End Taxpayer Funded Union Jobs

Phoenix ends annual multi-million dollar taxpayer subsidy to government unions.

New contracts between Phoenix public employers and public-employee unions went into effect on July 1. Absent from those contracts is the union subsidy known as “release time,” which grants public employees paid leave to engage in union business. In Phoenix, according to the Goldwater Institute, release time cost $3.7 million annually.

In related news, the City of Fort Wayne, Indiana (recently repealed collective bargaining privileges from government union employees), is considering following in Phoenix’s footsteps.

The Fort Wayne News Sentinel reports that City Council member Marty Bender “is considering an ordinance that would prevent union officials from being paid with tax dollars.”

Another Council member, John Crawford, noted that tax funded “union police and fire positions cost taxpayers about $200,000 per year.”
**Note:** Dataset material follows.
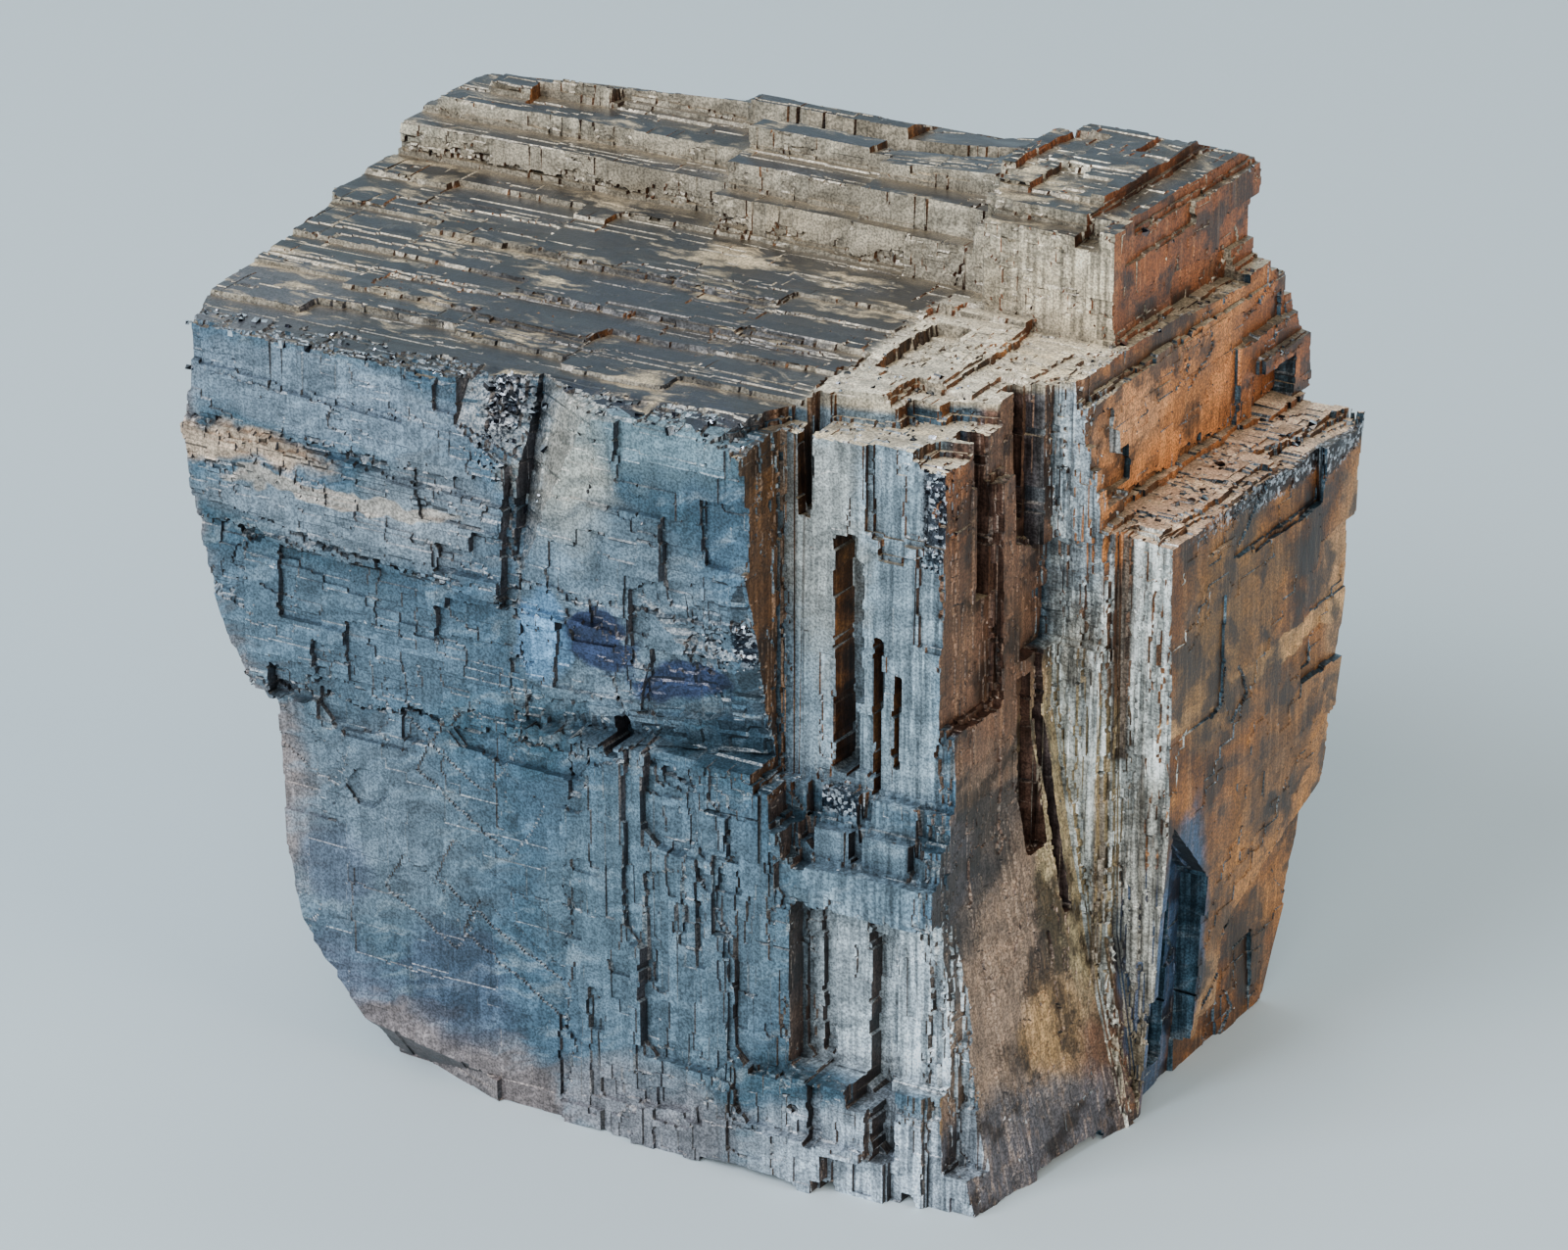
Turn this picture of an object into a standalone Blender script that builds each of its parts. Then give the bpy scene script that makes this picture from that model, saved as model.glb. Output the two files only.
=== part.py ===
"""Galena cleavage specimen, one solid of stepped cubic cleavage.

The lump is a block of galena broken from a vein.  Galena splits along three planes at right
angles, so every face is a flight of flat plates, ledges and straight sided recesses, and only
the lower left, the lower back and the crushed edges are broken across the cleavage.

Lengths in the tables are millimetres from the foot corner, the bottom corner where the front
and the right face meet: X runs to the right, Y to the back and Z up.  The finished solid has
its origin under the middle of its box, on the plane that it rests on.
"""

import random

import bpy

MM = 0.001

# Overall size of the specimen.
LEFT, RIGHT = -79.0, 6.0
FRONT, BACK = -3.4, 59.4
HEIGHT = 75.5

# Main levels that several tables share.
TERRACE = 66.3  # wide stepped top
PILLAR_TOP = 63.0  # small terrace above the recessed pillar
SHOULDER = 52.2  # top of the lower right block
PILLAR_FRONT = 3.8  # front plane of the recessed pillar
STRIP_LEFT = -20.2  # wall between the main plate and the pillar
COLUMN_BACK = 20.2  # front plane of the first strip right of the column
STRIP_BACK = 22.2  # front plane of the second strip

OUTSIDE = 6.0  # how far a cutter reaches past the block
EDGE_PLAY = 0.25  # how far the corners of a lost flake wander from square
FLAKE_OVERRUN = 0.6  # how far a lost flake reaches past the edge of its plate

SEED = 20260

# Each face: the axis a cutter goes in along, the side it comes from, and the two axes of its
# outline.
FACES = {
    "front": (1, -1, (0, 2)),
    "back": (1, 1, (0, 2)),
    "right": (0, 1, (1, 2)),
    "left": (0, -1, (1, 2)),
    "top": (2, 1, (0, 1)),
    "bottom": (2, -1, (0, 1)),
}
LOWEST = (LEFT, FRONT, 0.0)
HIGHEST = (RIGHT, BACK, HEIGHT)


def rect(u_low, u_high, v_low, v_high):
    """Outline of a square plate, anticlockwise from its low corner."""
    return ((u_low, v_low), (u_high, v_low), (u_high, v_high), (u_low, v_high))


# Cuts: outline in the face's two axes, then the level it goes in to, one number for a flat
# floor or one for each corner of the outline.
TOP_CUTS = (
    # Back ridge, left end: three long risers and a rounded end.
    (rect(-90, -45, -9, 37.2), TERRACE),
    (rect(-90, -45, -9, 40.4), 69.3),
    (rect(-90, -45, -9, 43.8), 71.0),
    (rect(-90, -56.5, -9, 60), 72.4),
    (rect(-90, -68.0, -9, 60), 71.9),
    (rect(-90, -73.6, -9, 60), 71.1),
    (rect(-90, -76.6, -9, 60), 70.0),
    (rect(-90, -50, 46, 60), (70.4, 73.4, 68.2, 66.0)),
    # Back ridge, middle.
    (rect(-47, -31, -9, 34.0), TERRACE),
    (rect(-47, -31, -9, 36.6), 69.2),
    (rect(-52, -31, -9, 40.2), 71.5),
    (rect(-57, -31, -9, 60), 73.4),
    (rect(-57, -48.6, 41, 60), 72.6),
    (rect(-50, -26, 47, 60), (73.9, 73.8, 69.1, 69.3)),
    # Back ridge, right of the middle.
    (rect(-33, -16.2, -9, 31.6), TERRACE),
    (rect(-33, -18.6, -9, 34.6), 69.3),
    (rect(-33, -17.4, -9, 38.2), 72.0),
    (((-33, 37), (-19.5, 37), (-19.5, 60), (-33, 60)), (73.2, 74.2, 73.0, 71.4)),
    (rect(-19.6, -16.2, -9, 30.2), 70.1),
    (rect(-26.4, -18, 48, 60), (73.4, 74.9, 71.2, 69.0)),
    # Top block.
    (rect(-17.5, 12, -9, 28.8), 65.9),
    (rect(-17.5, -7.4, -9, 30.9), 73.5),
    (rect(-17.5, -7.4, -9, 33.8), 74.7),
    (rect(-7.5, 12, -9, 60), 74.3),
    (rect(-7.5, -5.8, 24, 31.5), 72.6),
    (rect(-18.2, 12, 50.4, 60), (75.4, 74.8, 71.4, 71.8)),
    # Terraces that step down to the pillar corner.
    (rect(-19.6, 12, -9, 27.5), 65.5),
    (rect(-11.2, 12, -9, 28.8), 64.9),
    (rect(-3.9, 12, -9, 60), 64.9),
    (((-26, -9), (-17.6, -9), (-17.6, 6.2), (-20.4, 6.2)), PILLAR_TOP),
    (((-17.8, -9), (-12.4, -9), (-12.4, 9.0), (-17.8, 7.8)), PILLAR_TOP),
    (((-12.6, -9), (-9.8, -9), (-9.8, 11.2), (-12.6, 11.2)), PILLAR_TOP),
    (((-10.0, -9), (9, -9), (9, 19.0), (-10.0, 12.6)), PILLAR_TOP),
    (((-8.6, -9), (9, -9), (9, 13.0), (-8.6, 8.0)), 61.8),
    # Front edge, crushed back beside the wedge.
    (((-46.5, -9), (-35.5, -9), (-35.5, 3.4), (-46.5, 4.4)), (61.6, 61.8, 64.3, 64.6)),
    (((-36, -9), (-24, -9), (-24, 1.8), (-36, 3.0)), (62.2, 62.3, 64.3, 64.3)),
    (((-24.4, -9), (-18, -9), (-18, 4.0), (-24.4, 1.8)), (61.6, 60.6, 64.0, 64.3)),
    # Shoulder of the lower right block.
    (rect(-0.4, 9, 18, 60), SHOULDER),
    (((3.0, 18), (9, 18), (9, 31.5), (4.2, 30)), 51.4),
    (((4.4, 29), (9, 29), (9, 44), (4.4, 44)), 51.7),
    (((1.8, 43.5), (9, 43.5), (9, 49), (3.2, 49)), 51.2),
    (rect(0.6, 9, 10, STRIP_BACK + 1.2), 51.6),
)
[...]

Thankfully, nearly every state can follow Phoenix’s fiscally responsible action to end union release time. Forty-seven state constitutions contain a provision, known as the “Gift Clause,” which prohibits public expenditures to private entities when the spending does not serve a public purpose or fails to provide direct, proportionate consideration for the aid given.

Union release time does not meet either criteria of the Gift Clause (Cheatham v. DiCiccio). The subsidy to government unions serves only the interest of the union and provides zero discernible consideration to the public.

Now its up to taxpayers to use their constitution to challenge the wasteful practice of union release time.